Exercise prompt: Reproduce the material in full, exactly as written.

Data provided:
········
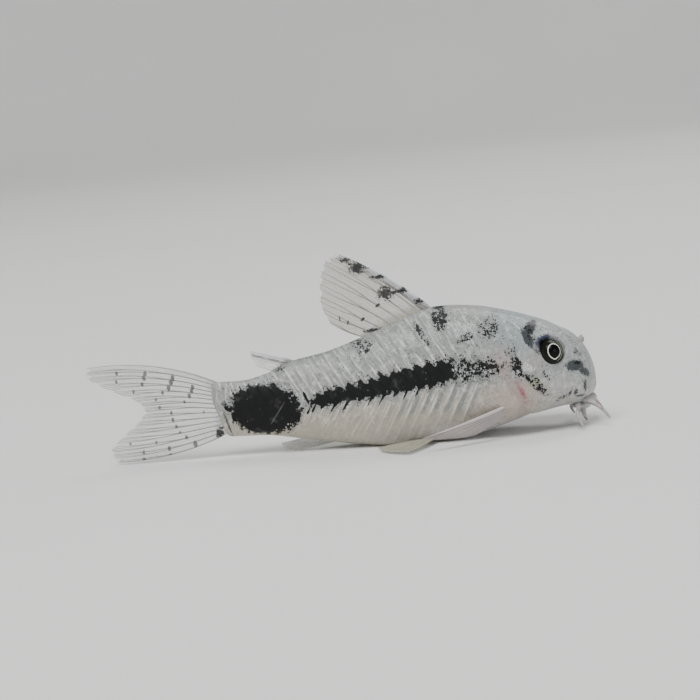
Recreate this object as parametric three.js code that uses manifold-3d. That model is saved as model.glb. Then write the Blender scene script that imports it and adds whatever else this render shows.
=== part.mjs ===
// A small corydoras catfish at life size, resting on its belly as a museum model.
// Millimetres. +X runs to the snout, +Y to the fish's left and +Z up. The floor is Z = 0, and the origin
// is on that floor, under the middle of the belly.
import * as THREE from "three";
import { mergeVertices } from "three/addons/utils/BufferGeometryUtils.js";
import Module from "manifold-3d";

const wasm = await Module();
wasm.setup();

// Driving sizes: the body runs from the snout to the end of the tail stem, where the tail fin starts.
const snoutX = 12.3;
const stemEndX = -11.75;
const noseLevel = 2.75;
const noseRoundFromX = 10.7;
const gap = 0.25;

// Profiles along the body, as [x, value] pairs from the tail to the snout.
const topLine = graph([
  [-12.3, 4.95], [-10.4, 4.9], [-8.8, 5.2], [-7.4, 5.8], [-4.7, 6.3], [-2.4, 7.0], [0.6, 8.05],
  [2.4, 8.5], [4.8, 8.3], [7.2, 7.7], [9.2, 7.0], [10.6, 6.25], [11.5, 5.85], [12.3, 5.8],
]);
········
Written reply:
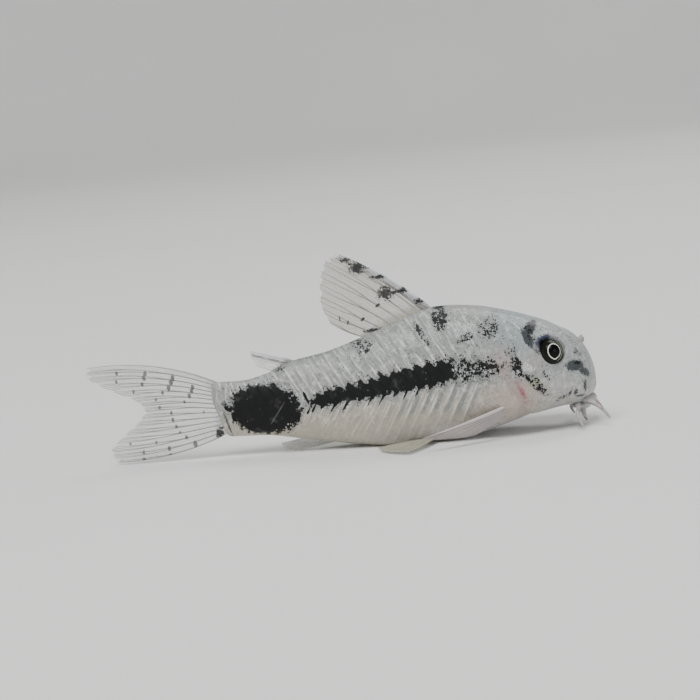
Recreate this object as parametric three.js code that uses manifold-3d. That model is saved as model.glb. Then write the Blender scene script that imports it and adds whatever else this render shows.
=== part.mjs ===
// A small corydoras catfish at life size, resting on its belly as a museum model.
// Millimetres. +X runs to the snout, +Y to the fish's left and +Z up. The floor is Z = 0, and the origin
// is on that floor, under the middle of the belly.
import * as THREE from "three";
import { mergeVertices } from "three/addons/utils/BufferGeometryUtils.js";
import Module from "manifold-3d";

const wasm = await Module();
wasm.setup();

// Driving sizes: the body runs from the snout to the end of the tail stem, where the tail fin starts.
const snoutX = 12.3;
const stemEndX = -11.75;
const noseLevel = 2.75;
const noseRoundFromX = 10.7;
const gap = 0.25;

// Profiles along the body, as [x, value] pairs from the tail to the snout.
const topLine = graph([
  [-12.3, 4.95], [-10.4, 4.9], [-8.8, 5.2], [-7.4, 5.8], [-4.7, 6.3], [-2.4, 7.0], [0.6, 8.05],
  [2.4, 8.5], [4.8, 8.3], [7.2, 7.7], [9.2, 7.0], [10.6, 6.25], [11.5, 5.85], [12.3, 5.8],
]);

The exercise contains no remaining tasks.